Sexual selection in a tropical fruit fly : role of a plant derived chemical in mate choice

The specific mechanisms by which selective pressures affect individuals are often difficult to resolve. In tephritid fruit flies, males respond strongly and positively to certain plant derived chemicals. Sexual selection by female choice has been hypothesized as the mechanism driving this behaviour in certain species, as females preferentially mate with males that have fed on these chemicals. This hypothesis is, to date, based on studies of only very few species and its generality is largely untested.

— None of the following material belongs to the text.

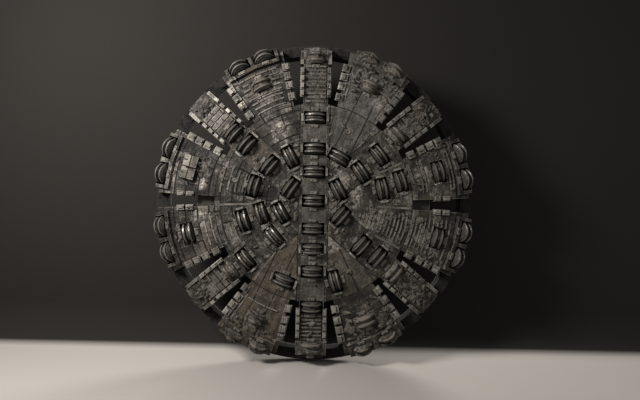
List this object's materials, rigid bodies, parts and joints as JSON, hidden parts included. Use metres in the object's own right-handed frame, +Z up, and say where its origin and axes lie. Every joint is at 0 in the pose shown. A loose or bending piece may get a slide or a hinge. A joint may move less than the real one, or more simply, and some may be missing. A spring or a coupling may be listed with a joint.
{
  "type": "tunnel boring machine cutterhead",
  "caption": "Rotating soil and rock cutterhead of a tunnel boring machine, with rolling twin-ring disc cutters, edge scrapers, spoil openings, a rim and a bolted drive flange.",
  "frame": {"origin": "centre of the drive flange's back face, on the head's rotation axis", "axes": "+Y is the rotation axis and points back into the machine; the cutting face looks towards -Y; +Z is up and +X is to the right for someone who looks at the face"},
  "size_m": [6.5, 1.69, 6.5],
  "materials": {
    "face_steel": "worn bare steel under dried clay",
    "plate_steel": "worn bare steel under dried clay",
    "rim_steel": "clay-covered steel",
    "back_steel": "rusted primer and clay",
    "cutter_steel": "polished tool steel, muddy at the root",
    "clogged_steel": "tool steel packed with clay",
    "saddle_steel": "dark greasy cast steel",
    "scraper_steel": "bright worn edges",
    "hard_facing": "hard-faced weld bars",
    "pipe_steel": "rusted pipe"
  },
  "bodies": {
    "head": {"drive_flange": "back_steel", "support_legs": "back_steel", "back_ring": "back_steel", "spine_beam": "face_steel", "slanted_spokes": "face_steel", "inner_plates": "plate_steel", "outer_plates": "plate_steel", "rim_ring": "rim_steel", "cutter_shafts": "saddle_steel", "cutter_saddles": "saddle_steel", "clogged_cutters": "clogged_steel", "edge_scrapers": "scraper_steel", "wear_bars": "hard_facing", "joint_strips": "hard_facing", "feed_column": "back_steel", "foam_pipes": "pipe_steel", "mixing_bars": "back_steel"},
    "disc_01": {"disc_cutter_01": "cutter_steel"},
    "disc_02": {"disc_cutter_02": "cutter_steel"},
    "disc_03": {"disc_cutter_03": "cutter_steel"},
    "disc_04": {"disc_cutter_04": "cutter_steel"},
    "disc_05": {"disc_cutter_05": "cutter_steel"},
    "disc_06": {"disc_cutter_06": "cutter_steel"},
    "disc_07": {"disc_cutter_07": "cutter_steel"},
    "disc_08": {"disc_cutter_08": "cutter_steel"},
    "disc_09": {"disc_cutter_09": "cutter_steel"},
    "disc_10": {"disc_cutter_10": "cutter_steel"},
    "disc_11": {"disc_cutter_11": "cutter_steel"},
    "disc_12": {"disc_cutter_12": "cutter_steel"},
    "disc_13": {"disc_cutter_13": "cutter_steel"},
    "disc_14": {"disc_cutter_14": "cutter_steel"},
    "disc_15": {"disc_cutter_15": "cutter_steel"},
    "disc_16": {"disc_cutter_16": "cutter_steel"},
    "disc_17": {"disc_cutter_17": "cutter_steel"},
    "disc_18": {"disc_cutter_18": "cutter_steel"},
    "disc_19": {"disc_cutter_19": "cutter_steel"},
    "disc_20": {"disc_cutter_20": "cutter_steel"},
    "disc_21": {"disc_cutter_21": "cutter_steel"},
    "disc_22": {"disc_cutter_22": "cutter_steel"},
    "disc_23": {"disc_cutter_23": "cutter_steel"},
    "disc_24": {"disc_cutter_24": "cutter_steel"},
    "disc_25": {"disc_cutter_25": "cutter_steel"},
    "disc_26": {"disc_cutter_26": "cutter_steel"},
    "disc_27": {"disc_cutter_27": "cutter_steel"},
    "disc_28": {"disc_cutter_28": "cutter_steel"},
    "disc_29": {"disc_cutter_29": "cutter_steel"},
    "disc_30": {"disc_cutter_30": "cutter_steel"},
    "disc_31": {"disc_cutter_31": "cutter_steel"},
    "disc_32": {"disc_cutter_32": "cutter_steel"},
    "disc_33": {"disc_cutter_33": "cutter_steel"},
    "disc_34": {"disc_cutter_34": "cutter_steel"},
    "disc_35": {"disc_cutter_35": "cutter_steel"},
    "disc_36": {"disc_cutter_36": "cutter_steel"},
    "disc_37": {"disc_cutter_37": "cutter_steel"},
    "disc_38": {"disc_cutter_38": "cutter_steel"},
    "disc_39": {"disc_cutter_39": "cutter_steel"},
    "disc_40": {"disc_cutter_40": "cutter_steel"},
    "disc_41": {"disc_cutter_41": "cutter_steel"},
    "disc_42": {"disc_cutter_42": "cutter_steel"},
    "disc_43": {"disc_cutter_43": "cutter_steel"}
  },
  "joints": [
    {"name": "disc_01_roll", "type": "hinge", "parent": "head", "child": "disc_01", "pos_m": [0, -1.474, 0.04], "axis": [0, 0, 1], "continuous": true},
    {"name": "disc_02_roll", "type": "hinge", "parent": "head", "child": "disc_02", "pos_m": [0, -1.474, 0.628], "axis": [0, 0, 1], "continuous": true},
    {"name": "disc_03_roll", "type": "hinge", "parent": "head", "child": "disc_03", "pos_m": [0, -1.474, 1.094], "axis": [0, 0, 1], "continuous": true},
    {"name": "disc_04_roll", "type": "hinge", "parent": "head", "child": "disc_04", "pos_m": [0, -1.474, 1.721], "axis": [0, 0, 1], "continuous": true},
    {"name": "disc_05_roll", "type": "hinge", "parent": "head", "child": "disc_05", "pos_m": [0, -1.474, -0.527], "axis": [0, 0, -1], "continuous": true},
    {"name": "disc_06_roll", "type": "hinge", "parent": "head", "child": "disc_06", "pos_m": [0, -1.474, -0.942], "axis": [0, 0, -1], "continuous": true},
    {"name": "disc_07_roll", "type": "hinge", "parent": "head", "child": "disc_07", "pos_m": [0, -1.474, -1.387], "axis": [0, 0, -1], "continuous": true},
    {"name": "disc_08_roll", "type": "hinge", "parent": "head", "child": "disc_08", "pos_m": [0, -1.474, -2.106], "axis": [0, 0, -1], "continuous": true},
    {"name": "disc_09_roll", "type": "hinge", "parent": "head", "child": "disc_09", "pos_m": [-0.47573, -1.474, 0.28585], "axis": [-0.829, 0, 0.5592], "continuous": true},
    {"name": "disc_10_roll", "type": "hinge", "parent": "head", "child": "disc_10", "pos_m": [-0.90149, -1.474, 0.73001], "axis": [-0.7771, 0, 0.6293], "continuous": true},
    {"name": "disc_11_roll", "type": "hinge", "parent": "head", "child": "disc_11", "pos_m": [-1.36509, -1.474, 1.14545], "axis": [-0.766, 0, 0.6428], "continuous": true},
    {"name": "disc_12_roll", "type": "hinge", "parent": "head", "child": "disc_12", "pos_m": [-1.6447, -1.474, 1.38007], "axis": [-0.766, 0, 0.6428], "continuous": true},
    {"name": "disc_13_roll", "type": "hinge", "parent": "head", "child": "disc_13", "pos_m": [0.49533, -1.474, 0.26337], "axis": [0.8829, 0, 0.4695], "continuous": true},
    {"name": "disc_14_roll", "type": "hinge", "parent": "head", "child": "disc_14", "pos_m": [0.94013, -1.474, 0.63413], "axis": [0.829, 0, 0.5592], "continuous": true},
    {"name": "disc_15_roll", "type": "hinge", "parent": "head", "child": "disc_15", "pos_m": [1.30976, -1.474, 0.98698], "axis": [0.7986, 0, 0.6018], "continuous": true},
    {"name": "disc_16_roll", "type": "hinge", "parent": "head", "child": "disc_16", "pos_m": [-0.65623, -1.474, -0.21322], "axis": [-0.866, 0, -0.5], "continuous": true},
    {"name": "disc_17_roll", "type": "hinge", "parent": "head", "child": "disc_17", "pos_m": [-0.77891, -1.474, -0.68912], "axis": [-0.749, 0, -0.6626], "continuous": true},
    {"name": "disc_18_roll", "type": "hinge", "parent": "head", "child": "disc_18", "pos_m": [-1.34489, -1.474, -1.1691], "axis": [-0.7547, 0, -0.6561], "continuous": true},
    {"name": "disc_19_roll", "type": "hinge", "parent": "head", "child": "disc_19", "pos_m": [0.55104, -1.474, -0.25695], "axis": [0.766, 0, -0.6428], "continuous": true},
    {"name": "disc_20_roll", "type": "hinge", "parent": "head", "child": "disc_20", "pos_m": [0.9781, -1.474, -0.85025], "axis": [0.7547, 0, -0.6561], "continuous": true},
    {"name": "disc_21_roll", "type": "hinge", "parent": "head", "child": "disc_21", "pos_m": [1.30669, -1.474, -1.07333], "axis": [0.7727, 0, -0.6347], "continuous": true},
    {"name": "disc_22_roll", "type": "hinge", "parent": "head", "child": "disc_22", "pos_m": [-1.21019, -1.474, 0.31298], "axis": [-0.9681, 0, 0.2504], "continuous": true},
    {"name": "disc_23_roll", "type": "hinge", "parent": "head", "child": "disc_23", "pos_m": [-1.04464, -1.474, -0.23159], "axis": [-0.9455, 0, -0.3256], "continuous": true},
    {"name": "disc_24_roll", "type": "hinge", "parent": "head", "child": "disc_24", "pos_m": [-1.40633, -1.474, -0.38473], "axis": [-0.9511, 0, -0.309], "continuous": true},
    {"name": "disc_25_roll", "type": "hinge", "parent": "head", "child": "disc_25", "pos_m": [1.38394, -1.474, 0.30428], "axis": [0.9767, 0, 0.2147], "continuous": true},
    {"name": "disc_26_roll", "type": "hinge", "parent": "head", "child": "disc_26", "pos_m": [1.75107, -1.474, 0.46592], "axis": [0.9563, 0, 0.2924], "continuous": true},
    {"name": "disc_27_roll", "type": "hinge", "parent": "head", "child": "disc_27", "pos_m": [0.5034, -1.474, 0.92715], "axis": [0.4772, 0, 0.8788], "continuous": true},
    {"name": "disc_28_roll", "type": "hinge", "parent": "head", "child": "disc_28", "pos_m": [-0.4859, -1.474, 0.91385], "axis": [-0.8829, 0, -0.4695], "continuous": true},
    {"name": "disc_29_roll", "type": "hinge", "parent": "head", "child": "disc_29", "pos_m": [-0.57494, -1.474, -1.57962], "axis": [-0.342, 0, -0.9397], "continuous": true},
    {"name": "disc_30_roll", "type": "hinge", "parent": "head", "child": "disc_30", "pos_m": [0.46304, -1.474, -1.57327], "axis": [-0.9593, 0, -0.2823], "continuous": true},
    {"name": "disc_31_roll", "type": "hinge", "parent": "head", "child": "disc_31", "pos_m": [2.51141, -1.474, 0.67293], "axis": [0.9659, 0, 0.2588], "continuous": true},
    {"name": "disc_32_roll", "type": "hinge", "parent": "head", "child": "disc_32", "pos_m": [-2.51141, -1.474, -0.67293], "axis": [-0.9659, 0, -0.2588], "continuous": true},
    {"name": "disc_33_roll", "type": "hinge", "parent": "head", "child": "disc_33", "pos_m": [2.51141, -1.474, -0.67293], "axis": [0.9659, 0, -0.2588], "continuous": true},
    {"name": "disc_34_roll", "type": "hinge", "parent": "head", "child": "disc_34", "pos_m": [3.04109, -1.415, 0.53623], "axis": [0.8529, 0.5, 0.1504], "continuous": true},
    {"name": "disc_35_roll", "type": "hinge", "parent": "head", "child": "disc_35", "pos_m": [2.90177, -1.415, 1.05616], "axis": [0.8138, 0.5, 0.2962], "continuous": true},
    {"name": "disc_36_roll", "type": "hinge", "parent": "head", "child": "disc_36", "pos_m": [-1.05616, -1.415, 2.90177], "axis": [-0.2962, 0.5, 0.8138], "continuous": true},
    {"name": "disc_37_roll", "type": "hinge", "parent": "head", "child": "disc_37", "pos_m": [-1.544, -1.415, 2.67429], "axis": [-0.433, 0.5, 0.75], "continuous": true},
    {"name": "disc_38_roll", "type": "hinge", "parent": "head", "child": "disc_38", "pos_m": [-2.90177, -1.415, 1.05616], "axis": [-0.8138, 0.5, 0.2962], "continuous": true},
    {"name": "disc_39_roll", "type": "hinge", "parent": "head", "child": "disc_39", "pos_m": [-3.04109, -1.415, 0.53623], "axis": [-0.8529, 0.5, 0.1504], "continuous": true},
    {"name": "disc_40_roll", "type": "hinge", "parent": "head", "child": "disc_40", "pos_m": [-3.04109, -1.415, -0.53623], "axis": [-0.8529, 0.5, -0.1504], "continuous": true},
    {"name": "disc_41_roll", "type": "hinge", "parent": "head", "child": "disc_41", "pos_m": [-2.90177, -1.415, -1.05616], "axis": [-0.8138, 0.5, -0.2962], "continuous": true},
    {"name": "disc_42_roll", "type": "hinge", "parent": "head", "child": "disc_42", "pos_m": [2.90177, -1.415, -1.05616], "axis": [0.8138, 0.5, -0.2962], "continuous": true},
    {"name": "disc_43_roll", "type": "hinge", "parent": "head", "child": "disc_43", "pos_m": [3.04109, -1.415, -0.53623], "axis": [0.8529, 0.5, -0.1504], "continuous": true}
  ]
}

We tested the hypothesis on different spatial scales (small cage and seminatural field-cage) using the monophagous fruit fly, Bactrocera cacuminata. This species is known to respond to methyl eugenol (ME), a chemical found in many plant species and one upon which previous studies have focused. Contrary to expectation, no obvious female choice was apparent in selecting ME-fed males over unfed males as measured by the number of matings achieved over time, copulation duration, or time of copulation initiation. However, the number of matings achieved by ME-fed males was significantly greater than unfed males 16 and 32 days after exposure to ME in small cages (but not in a field-cage). This delayed advantage suggests that ME may not influence the pheromone system of B. cacuminata but may have other consequences, acting on some other fitness consequence (e.g., enhancement of physiology or survival) of male exposure to these chemicals. We discuss the ecological and evolutionary implications of our findings to explore alternate hypotheses to explain the patterns of response of dacine fruit flies to specific plant-derived chemicals.

Influence of host plant structure and microclimate on the abundance and behaviour of Tephritid fly

Microclimate and host plant architecture significantly influence the abundance and behavior of insects. However, most research in this field has focused at the invertebrate assemblage level, with few studies at the single-species level. Using wild Solanum mauritianum plants, we evaluated the influence of plant structure (number of leaves and branches and height of plant) and microclimate (temperature, relative humidity, and light intensity) on the abundance and behavior of a single insect species, the monophagous tephritid fly Bactrocera cacuminata (Hering). Abundance and oviposition behavior were signficantly influenced by the host structure (density of foliage) and associated microclimate. Resting behavior of both sexes was influenced positively by foliage density, while temperature positively influenced the numbers of resting females. The number of ovipositing females was positively influenced by temperature and negatively by relative humidity. Feeding behavior was rare on the host plant, as was mating. The relatively low explanatory power of the measured variables suggests that, in addition to host plant architecture and associated microclimate, other cues (e.g., olfactory or visual) could affect visitation and use of the larval host plant by adult fruit flies. For 12 plants observed at dusk (the time of fly mating), mating pairs were observed on only one tree. Principal component analyses of the plant and microclimate factors associated with these plants revealed that the plant on which mating was observed had specific characteristics (intermediate light intensity, greater height, and greater quantity of fruit) that may have influenced its selection as a mating site.